The employee is given a certain number of tasks to complete in a period of time (typically a week). Once the employee has completed these tasks, their work is done. They can then choose to spend any surplus time on business development, personal development, or additional work.

  • The main benefit of this is that this incentivizes employees to complete their tasks as quickly as possible. If related to a good bonus scheme, they do additional work.
  • Estimates for the time a “task” takes are likely to be more accurate. A worker is unlikely to estimate 4 hours for a task that takes 16 which will be a good counterbalance vs the client and project manager wanting the work to be done to a budget.
  • However, there is a downside. The company still needs to establish a way to ensure the tasks recover the employees’ costs and the business overheads.

Charged Tasks

I once worked with an agency that took the above approach to the next level when searching for alternatives to timesheets. Employees were allocated tasks as above, however, the difference was that employees were paid for every task completed. They were paid a small basic salary, but most of their income was related to the level of chargeable work that they did.

The agency concerned also used this model to get employees to help work on business development.
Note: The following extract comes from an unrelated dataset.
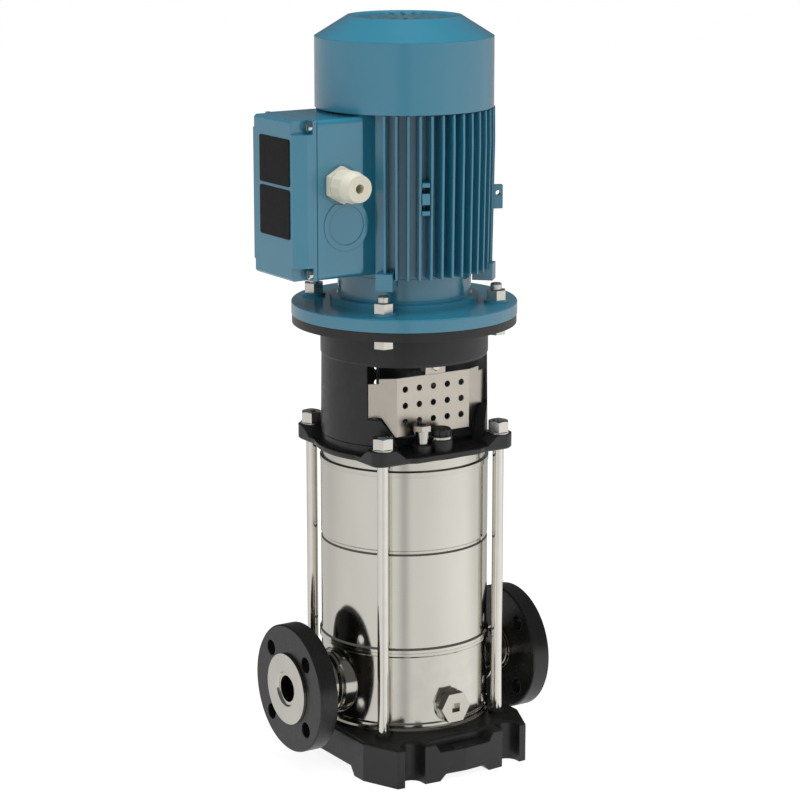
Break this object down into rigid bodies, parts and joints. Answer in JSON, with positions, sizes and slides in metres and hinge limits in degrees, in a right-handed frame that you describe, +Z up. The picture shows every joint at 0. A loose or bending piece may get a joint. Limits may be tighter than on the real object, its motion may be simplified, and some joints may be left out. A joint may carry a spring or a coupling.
{
  "type": "vertical multistage pump",
  "caption": "Vertical in-line multistage pump: cast base, tie-rod stainless casing, loose port flanges, lantern with guards, clamp coupling and finned flange motor with terminal box.",
  "frame": {"origin": "on the shaft axis at floor level, in the middle of the four foundation bolt slots", "axes": "+Z up along the shaft, +X towards the discharge port, -Y towards the drain plug and the vent plug"},
  "size_m": [0.2584, 0.205, 0.6648],
  "materials": {
    "cast_black": "black semi-gloss paint",
    "flange_black": "black paint",
    "stainless": "polished stainless sheet",
    "stainless_cast": "satin stainless casting",
    "rod_steel": "bright drawn rod",
    "fastener": "bright zinc plating",
    "guard_sheet": "matt rolled sheet",
    "vent_black": "black moulding",
    "plug_black": "black finish",
    "plug_steel": "turned stainless",
    "motor_blue": "gloss blue paint",
    "plate_black": "bare black plate",
    "gland_cream": "cream moulding",
    "gasket_rubber": "black rubber",
    "fan_plastic": "black moulding",
    "board_plastic": "brown moulding",
    "stud_brass": "bright brass",
    "shaft_steel": "ground shaft",
    "core_steel": "laminated steel",
    "winding_copper": "enamelled copper",
    "bearing_steel": "ground bearing steel",
    "seal_carbon": "carbon and ceramic",
    "bush_grey": "filled bearing plastic",
    "coupling_steel": "machined cast iron"
  },
  "bodies": {
    "housing": {"base": "cast_black", "bearing_outer_rings": "bearing_steel", "casing_seals": "gasket_rubber", "drain_plug": "plug_steel", "drain_washer": "fastener", "fan_cover": "motor_blue", "fan_end_shield": "motor_blue", "flange_bolts": "fastener", "flange_nuts": "fastener", "front_guard": "guard_sheet", "gland_body": "gland_cream", "gland_nut": "gland_cream", "guard_screws": "fastener", "inlet_chamber": "stainless", "lantern": "cast_black", "lid_gasket": "gasket_rubber", "lid_screws": "fastener", "lower_bearing": "bush_grey", "motor_flange": "motor_blue", "motor_frame": "motor_blue", "outer_sleeve": "stainless", "priming_plug": "plug_steel", "pump_casing": "stainless_cast", "rating_plates": "plate_black", "rear_guard": "guard_sheet", "rod_nuts": "fastener", "rod_washers": "fastener", "seal_cover": "stainless_cast", "seal_plate": "plug_black", "seal_seat": "seal_carbon", "stage_casings": "stainless", "stator_core": "core_steel", "stator_windings": "winding_copper", "terminal_board": "board_plastic", "terminal_box": "motor_blue", "terminal_lid": "motor_blue", "terminal_studs": "stud_brass", "tie_rods": "rod_steel", "vent_plug": "vent_black", "vent_ring": "plug_steel"},
    "rotor": {"pump_shaft": "shaft_steel", "impellers": "stainless", "spacer_sleeves": "shaft_steel", "lock_nut": "shaft_steel", "seal_ring": "seal_carbon", "seal_bellows": "gasket_rubber", "coupling_front_half": "coupling_steel", "coupling_rear_half": "coupling_steel", "coupling_screws": "fastener", "motor_shaft": "shaft_steel", "rotor_core": "core_steel", "bearing_inner_rings": "bearing_steel", "fan": "fan_plastic"},
    "ball_sets": {"bearing_balls": "bearing_steel", "bearing_cages": "stud_brass"},
    "suction_loose_flange": {"suction_flange": "flange_black"},
    "discharge_loose_flange": {"discharge_flange": "flange_black"}
  },
  "joints": [
    {"name": "shaft_spin", "type": "hinge", "parent": "housing", "child": "rotor", "pos_m": [0, 0, 0.361], "axis": [0, 0, 1], "continuous": true},
    {"name": "ball_orbit", "type": "hinge", "parent": "housing", "child": "ball_sets", "pos_m": [0, 0, 0.49845], "axis": [0, 0, 1], "continuous": true},
    {"name": "suction_flange_turn", "type": "hinge", "parent": "housing", "child": "suction_loose_flange", "pos_m": [-0.11315, 0, 0.075], "axis": [1, 0, 0], "continuous": true},
    {"name": "discharge_flange_turn", "type": "hinge", "parent": "housing", "child": "discharge_loose_flange", "pos_m": [0.11315, 0, 0.075], "axis": [1, 0, 0], "continuous": true}
  ],
  "couplings": [
    {"joint": "ball_orbit", "follows": "shaft_spin", "ratio": 0.38149}
  ]
}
They knew that their income stream was contingent on the agency having chargeable work for them to do.

The pros for this approach are:

  • This is a great solution for a small agency that does not want to have a high fixed staff cost. (In most agencies this is 65% – 80% of operating costs.)
  • The “employee” is incentivized knowing that they get paid more for the more tasks they completed.
  • “Employees” will be much more motivated to work on business development when there is less work as it’s in their direct interest to ensure a full pipeline of work.

The cons for this approach are:

  • There are few labor markets where this type of remuneration model is accepted. For example, the agency that I am referring to was based in Poland.
  • Few (if any) creatives would accept this remuneration model.

We are, however, moving towards a gig economy and many agencies happily use freelancers today. So this may not seem that farfetched.

Resource Plan based

This is a similar alternative to timesheets to the task-driven approach, but the employee’s time is managed by a “resource planner.” The planner will assign a resource to a project for a certain period.

The employee is expected to have worked on the project for that period and only notifies the planner if he/she is likely not to complete the work. After this, the work is re-planned.

  • This requires the allocated time to be reasonable to complete the task. Typically, this is based on past experience.
  • However, there is a risk that the planner underestimates the amount of time required per task. Therefore, the employee must work long hours to get the work done.

P&L Based

This method is an alternative to timesheets because the agency is looking at the situation from a macro level. The agency focuses on the cost base per month and tries to sell/deliver work until that cost base is covered.  The aim is to sell enough work to cover the cost base.

Any income above this base is profit. For example, if the business has a cost base of $100k the team will sell and deliver at least that to break even. This works well for agencies that have a lot of “retainer” type work or fixed-price projects.

There’s an issue with this. The company still must estimate the time taken to deliver the work to quote. If they need to bring in freelancers, the calculation becomes more complex


I am sure that there are other alternatives to timesheets. I have talked about the ones that I have personally seen in agencies or professional services businesses.

That all said, I still believe that timesheets are the most effective way to manage the actual work that the agency’s staff does.

It is also getting easier and easier for employees to complete time accurately. Some of the arguments against their use are not as strong as they were even 5 years ago. For example, check out this article I wrote on LinkedIn that shows how straightforward it is to do this in WorkBook

There are also things you can do to incentivize people to complete timesheets. I explain more about this in this article

As I said above, timesheet data is key in providing the raw data for the agency’s KPIs. It also makes it very easy to be transparent to clients.

For example, something to bear in mind is that none of these alternatives address any potential client audit requests.

Do you use timesheets in your agency? If not, do you use one of the alternatives that I have suggested, or does your agency use something else?

Under/Over recovery of costs.

The business calculates a standard cost for their employees based on the following estimates:

  • Chargeable hours worked.
  • Budgeted Employee Costs.
  • Budgeted overheads.

This standard cost is then used to calculate actual project/client costs. However the actual chargeable hours, costs overheads will not be the same as the estimates. The result is the aggregate of the standard costs will not be the same as the actual costs incurred by the business.

Under-recovery of costs is when the total standard cost incurred is less than the actual cost incurred by the business. This means that clients/projects appear to be more profitable than they are.

Over-recovery occurs when the total standard cost incurred is more than the actual cost incurred by the business. This means that clients/projects appear to be less profitable than they actually are.

As you can see, there are many alternatives to timesheets your agency can use. It’s just a matter of finding the right one for your business.